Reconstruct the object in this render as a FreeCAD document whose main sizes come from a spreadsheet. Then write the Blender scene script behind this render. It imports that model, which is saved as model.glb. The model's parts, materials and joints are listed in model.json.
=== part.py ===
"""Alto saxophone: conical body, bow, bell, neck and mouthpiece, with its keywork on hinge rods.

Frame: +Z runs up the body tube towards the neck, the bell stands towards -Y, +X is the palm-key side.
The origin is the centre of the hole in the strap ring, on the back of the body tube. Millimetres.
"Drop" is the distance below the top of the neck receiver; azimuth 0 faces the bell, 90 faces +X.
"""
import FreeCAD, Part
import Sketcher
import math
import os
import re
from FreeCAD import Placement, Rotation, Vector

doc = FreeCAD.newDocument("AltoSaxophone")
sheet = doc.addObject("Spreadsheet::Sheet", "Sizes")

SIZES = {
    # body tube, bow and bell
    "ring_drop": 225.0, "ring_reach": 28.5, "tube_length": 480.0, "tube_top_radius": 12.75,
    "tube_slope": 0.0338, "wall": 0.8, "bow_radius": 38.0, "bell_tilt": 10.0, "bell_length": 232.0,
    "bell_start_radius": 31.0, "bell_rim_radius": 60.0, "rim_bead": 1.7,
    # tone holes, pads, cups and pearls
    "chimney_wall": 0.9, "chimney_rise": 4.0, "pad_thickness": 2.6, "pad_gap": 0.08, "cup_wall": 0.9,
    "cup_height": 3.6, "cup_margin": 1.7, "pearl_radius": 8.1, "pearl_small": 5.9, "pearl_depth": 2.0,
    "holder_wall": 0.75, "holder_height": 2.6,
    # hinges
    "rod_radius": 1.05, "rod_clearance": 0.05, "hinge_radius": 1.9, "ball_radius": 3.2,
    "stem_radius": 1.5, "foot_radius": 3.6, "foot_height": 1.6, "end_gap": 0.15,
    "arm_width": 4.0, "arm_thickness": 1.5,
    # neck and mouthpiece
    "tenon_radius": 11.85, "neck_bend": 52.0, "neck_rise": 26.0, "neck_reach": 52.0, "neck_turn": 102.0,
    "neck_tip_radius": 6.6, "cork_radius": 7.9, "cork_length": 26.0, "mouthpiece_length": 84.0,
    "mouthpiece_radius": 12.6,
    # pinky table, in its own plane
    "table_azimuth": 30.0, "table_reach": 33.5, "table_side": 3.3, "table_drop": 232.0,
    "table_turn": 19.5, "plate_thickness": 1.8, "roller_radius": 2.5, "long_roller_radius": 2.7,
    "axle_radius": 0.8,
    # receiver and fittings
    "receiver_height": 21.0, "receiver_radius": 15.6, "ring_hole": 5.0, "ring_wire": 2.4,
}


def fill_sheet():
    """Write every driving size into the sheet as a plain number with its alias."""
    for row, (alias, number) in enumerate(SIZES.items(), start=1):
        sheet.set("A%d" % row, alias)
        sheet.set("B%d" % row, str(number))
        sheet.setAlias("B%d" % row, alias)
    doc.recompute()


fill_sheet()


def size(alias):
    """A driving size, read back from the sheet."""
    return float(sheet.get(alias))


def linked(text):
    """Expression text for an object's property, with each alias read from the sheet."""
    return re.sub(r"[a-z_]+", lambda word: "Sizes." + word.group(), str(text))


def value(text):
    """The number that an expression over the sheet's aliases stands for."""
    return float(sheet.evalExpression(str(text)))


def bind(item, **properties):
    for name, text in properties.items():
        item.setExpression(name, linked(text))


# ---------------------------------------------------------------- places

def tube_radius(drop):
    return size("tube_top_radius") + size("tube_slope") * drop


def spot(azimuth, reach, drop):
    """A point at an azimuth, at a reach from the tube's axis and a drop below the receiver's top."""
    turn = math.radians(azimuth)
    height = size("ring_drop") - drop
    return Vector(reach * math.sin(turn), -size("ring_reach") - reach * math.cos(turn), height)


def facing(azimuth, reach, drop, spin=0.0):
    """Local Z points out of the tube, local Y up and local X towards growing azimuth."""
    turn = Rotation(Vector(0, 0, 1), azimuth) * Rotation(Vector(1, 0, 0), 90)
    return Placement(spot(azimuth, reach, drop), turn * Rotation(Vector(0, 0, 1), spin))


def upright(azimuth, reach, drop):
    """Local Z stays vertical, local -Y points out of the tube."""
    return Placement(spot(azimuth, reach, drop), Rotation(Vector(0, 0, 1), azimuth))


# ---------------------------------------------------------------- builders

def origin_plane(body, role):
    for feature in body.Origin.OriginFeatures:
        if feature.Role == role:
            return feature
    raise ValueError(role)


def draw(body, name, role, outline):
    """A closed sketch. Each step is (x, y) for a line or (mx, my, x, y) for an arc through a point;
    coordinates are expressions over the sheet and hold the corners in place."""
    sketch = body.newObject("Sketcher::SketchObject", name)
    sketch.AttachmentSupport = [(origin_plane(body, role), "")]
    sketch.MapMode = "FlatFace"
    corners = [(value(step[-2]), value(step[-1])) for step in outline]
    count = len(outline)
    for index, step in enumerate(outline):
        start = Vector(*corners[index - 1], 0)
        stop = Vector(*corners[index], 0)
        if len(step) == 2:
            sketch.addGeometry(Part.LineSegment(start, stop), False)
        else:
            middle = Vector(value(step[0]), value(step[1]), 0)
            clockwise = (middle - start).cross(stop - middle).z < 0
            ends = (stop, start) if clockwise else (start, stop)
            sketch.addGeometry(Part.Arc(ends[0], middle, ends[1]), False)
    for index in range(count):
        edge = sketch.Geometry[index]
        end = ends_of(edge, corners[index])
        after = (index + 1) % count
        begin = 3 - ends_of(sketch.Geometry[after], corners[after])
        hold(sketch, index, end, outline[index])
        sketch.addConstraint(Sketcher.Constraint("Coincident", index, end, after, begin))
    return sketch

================

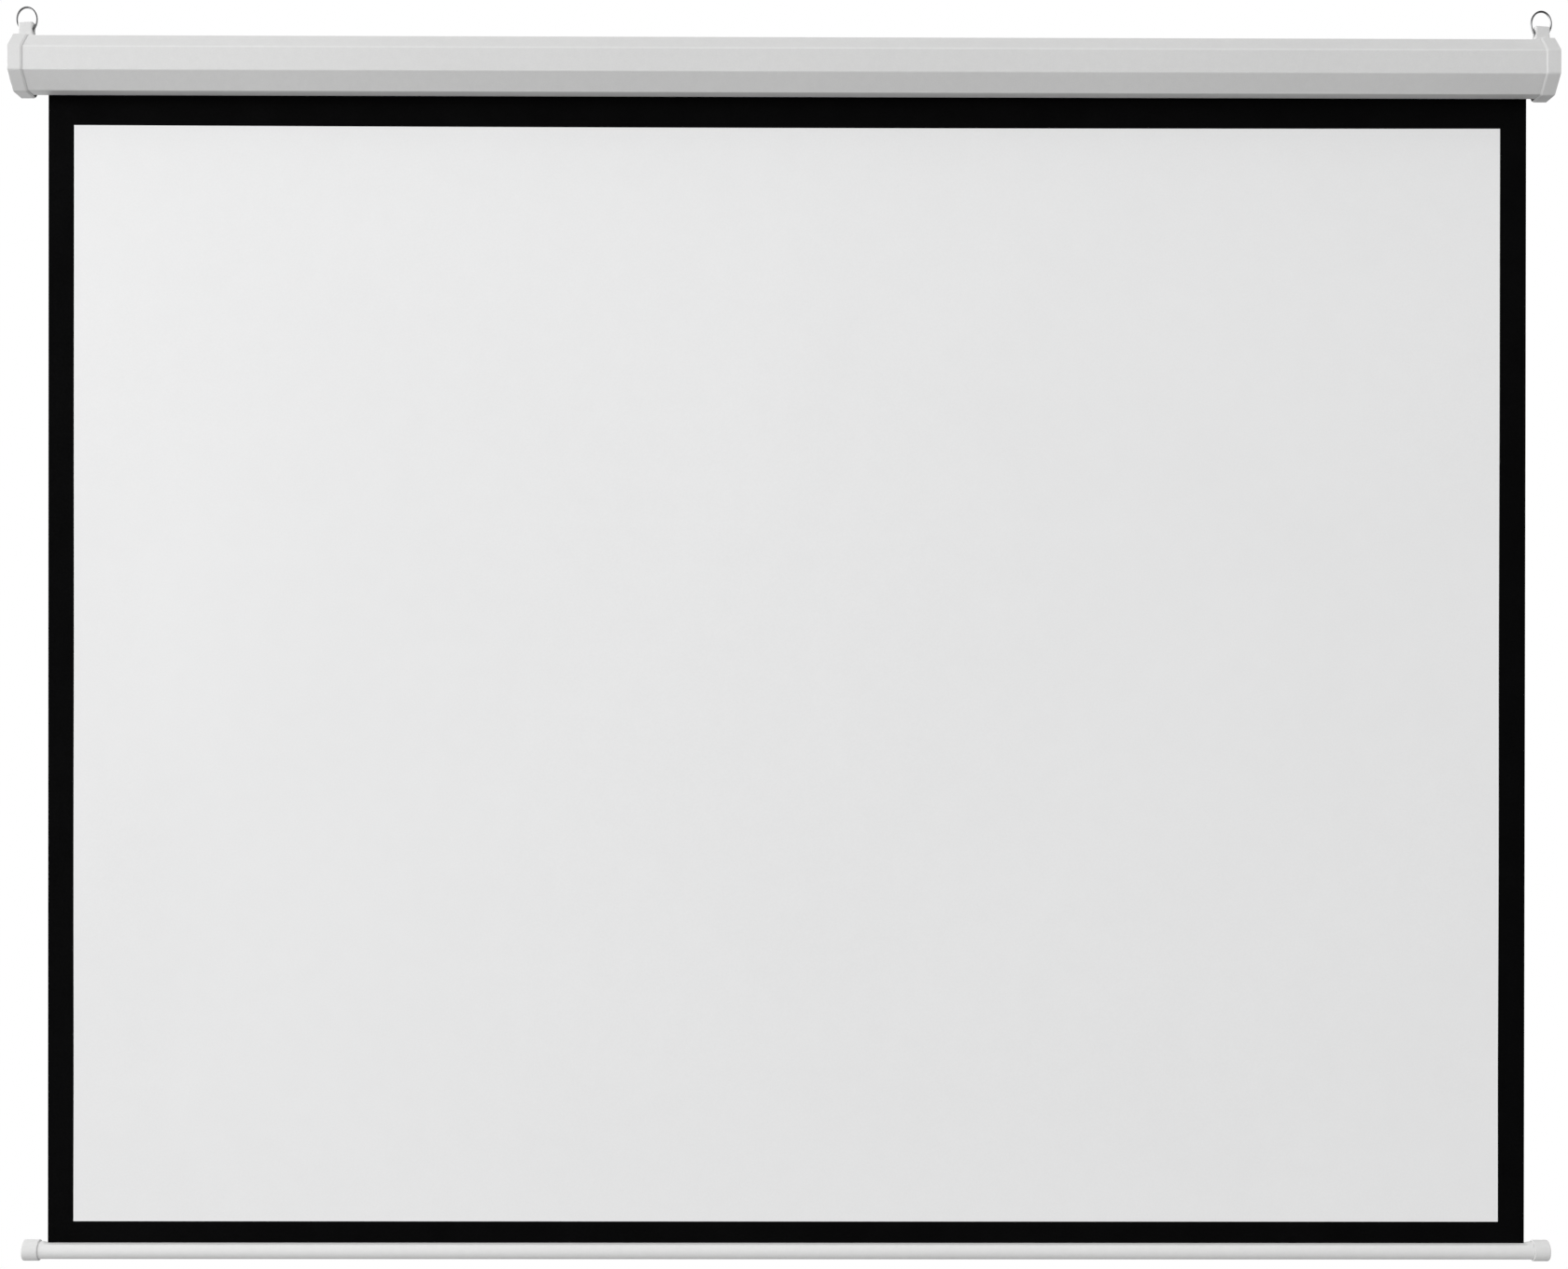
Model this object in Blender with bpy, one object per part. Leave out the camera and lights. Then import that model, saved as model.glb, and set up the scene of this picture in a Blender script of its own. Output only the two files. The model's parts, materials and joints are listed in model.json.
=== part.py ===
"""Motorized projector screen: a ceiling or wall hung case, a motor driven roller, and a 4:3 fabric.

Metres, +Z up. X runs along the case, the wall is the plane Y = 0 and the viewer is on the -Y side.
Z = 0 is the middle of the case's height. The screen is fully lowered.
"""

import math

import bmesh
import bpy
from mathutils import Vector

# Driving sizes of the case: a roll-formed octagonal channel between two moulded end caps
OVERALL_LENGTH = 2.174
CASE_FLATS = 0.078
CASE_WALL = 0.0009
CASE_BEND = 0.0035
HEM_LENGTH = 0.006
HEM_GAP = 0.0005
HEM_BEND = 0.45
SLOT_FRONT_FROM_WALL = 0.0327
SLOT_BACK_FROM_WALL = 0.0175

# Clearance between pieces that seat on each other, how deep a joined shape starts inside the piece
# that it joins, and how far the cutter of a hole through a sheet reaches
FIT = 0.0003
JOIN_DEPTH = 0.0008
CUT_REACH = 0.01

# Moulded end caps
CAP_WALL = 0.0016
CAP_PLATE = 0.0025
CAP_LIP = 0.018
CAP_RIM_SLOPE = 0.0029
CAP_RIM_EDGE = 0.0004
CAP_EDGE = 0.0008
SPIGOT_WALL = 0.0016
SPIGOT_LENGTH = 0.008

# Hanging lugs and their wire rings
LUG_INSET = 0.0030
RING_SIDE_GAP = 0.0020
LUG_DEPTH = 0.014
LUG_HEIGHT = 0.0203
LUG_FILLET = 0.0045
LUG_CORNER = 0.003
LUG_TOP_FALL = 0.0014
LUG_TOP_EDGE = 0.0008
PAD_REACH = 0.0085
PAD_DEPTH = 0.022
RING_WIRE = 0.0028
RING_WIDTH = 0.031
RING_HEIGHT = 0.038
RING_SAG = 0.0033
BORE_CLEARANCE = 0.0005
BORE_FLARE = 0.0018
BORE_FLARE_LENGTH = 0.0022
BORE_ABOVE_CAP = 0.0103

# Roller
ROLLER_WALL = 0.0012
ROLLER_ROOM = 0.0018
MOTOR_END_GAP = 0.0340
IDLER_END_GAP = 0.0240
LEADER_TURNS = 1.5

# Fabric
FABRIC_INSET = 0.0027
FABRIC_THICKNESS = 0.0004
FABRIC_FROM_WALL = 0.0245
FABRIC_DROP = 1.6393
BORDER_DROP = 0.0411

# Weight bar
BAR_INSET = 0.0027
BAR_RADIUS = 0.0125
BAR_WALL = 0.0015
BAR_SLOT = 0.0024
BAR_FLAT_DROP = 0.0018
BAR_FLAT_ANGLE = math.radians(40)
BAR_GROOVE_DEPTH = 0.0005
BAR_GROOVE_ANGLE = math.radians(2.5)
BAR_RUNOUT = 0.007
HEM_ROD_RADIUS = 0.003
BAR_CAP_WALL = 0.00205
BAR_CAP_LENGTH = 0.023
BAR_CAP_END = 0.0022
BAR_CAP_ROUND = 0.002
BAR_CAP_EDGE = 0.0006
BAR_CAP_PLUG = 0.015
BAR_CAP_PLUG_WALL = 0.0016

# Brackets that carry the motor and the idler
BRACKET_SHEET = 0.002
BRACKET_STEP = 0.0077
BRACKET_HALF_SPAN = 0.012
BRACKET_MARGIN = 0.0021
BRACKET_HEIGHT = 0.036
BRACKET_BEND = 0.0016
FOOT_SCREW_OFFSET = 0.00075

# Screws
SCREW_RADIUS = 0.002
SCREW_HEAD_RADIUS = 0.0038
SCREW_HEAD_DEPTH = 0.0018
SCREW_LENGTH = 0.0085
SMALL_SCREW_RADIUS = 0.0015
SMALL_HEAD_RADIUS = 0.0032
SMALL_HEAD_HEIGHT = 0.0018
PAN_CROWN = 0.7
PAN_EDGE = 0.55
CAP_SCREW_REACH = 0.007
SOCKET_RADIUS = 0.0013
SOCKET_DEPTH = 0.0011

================

__Given instruction__.
Take the line containing "Model this object" and the line containing "LEADER_TURNS = 1.5". Write out both and all lines between, exactly, and nothing more.

__Final result__.
Model this object in Blender with bpy, one object per part. Leave out the camera and lights. Then import that model, saved as model.glb, and set up the scene of this picture in a Blender script of its own. Output only the two files. The model's parts, materials and joints are listed in model.json.
=== part.py ===
"""Motorized projector screen: a ceiling or wall hung case, a motor driven roller, and a 4:3 fabric.

Metres, +Z up. X runs along the case, the wall is the plane Y = 0 and the viewer is on the -Y side.
Z = 0 is the middle of the case's height. The screen is fully lowered.
"""

import math

import bmesh
import bpy
from mathutils import Vector

# Driving sizes of the case: a roll-formed octagonal channel between two moulded end caps
OVERALL_LENGTH = 2.174
CASE_FLATS = 0.078
CASE_WALL = 0.0009
CASE_BEND = 0.0035
HEM_LENGTH = 0.006
HEM_GAP = 0.0005
HEM_BEND = 0.45
SLOT_FRONT_FROM_WALL = 0.0327
SLOT_BACK_FROM_WALL = 0.0175

# Clearance between pieces that seat on each other, how deep a joined shape starts inside the piece
# that it joins, and how far the cutter of a hole through a sheet reaches
FIT = 0.0003
JOIN_DEPTH = 0.0008
CUT_REACH = 0.01

# Moulded end caps
CAP_WALL = 0.0016
CAP_PLATE = 0.0025
CAP_LIP = 0.018
CAP_RIM_SLOPE = 0.0029
CAP_RIM_EDGE = 0.0004
CAP_EDGE = 0.0008
SPIGOT_WALL = 0.0016
SPIGOT_LENGTH = 0.008

# Hanging lugs and their wire rings
LUG_INSET = 0.0030
RING_SIDE_GAP = 0.0020
LUG_DEPTH = 0.014
LUG_HEIGHT = 0.0203
LUG_FILLET = 0.0045
LUG_CORNER = 0.003
LUG_TOP_FALL = 0.0014
LUG_TOP_EDGE = 0.0008
PAD_REACH = 0.0085
PAD_DEPTH = 0.022
RING_WIRE = 0.0028
RING_WIDTH = 0.031
RING_HEIGHT = 0.038
RING_SAG = 0.0033
BORE_CLEARANCE = 0.0005
BORE_FLARE = 0.0018
BORE_FLARE_LENGTH = 0.0022
BORE_ABOVE_CAP = 0.0103

# Roller
ROLLER_WALL = 0.0012
ROLLER_ROOM = 0.0018
MOTOR_END_GAP = 0.0340
IDLER_END_GAP = 0.0240
LEADER_TURNS = 1.5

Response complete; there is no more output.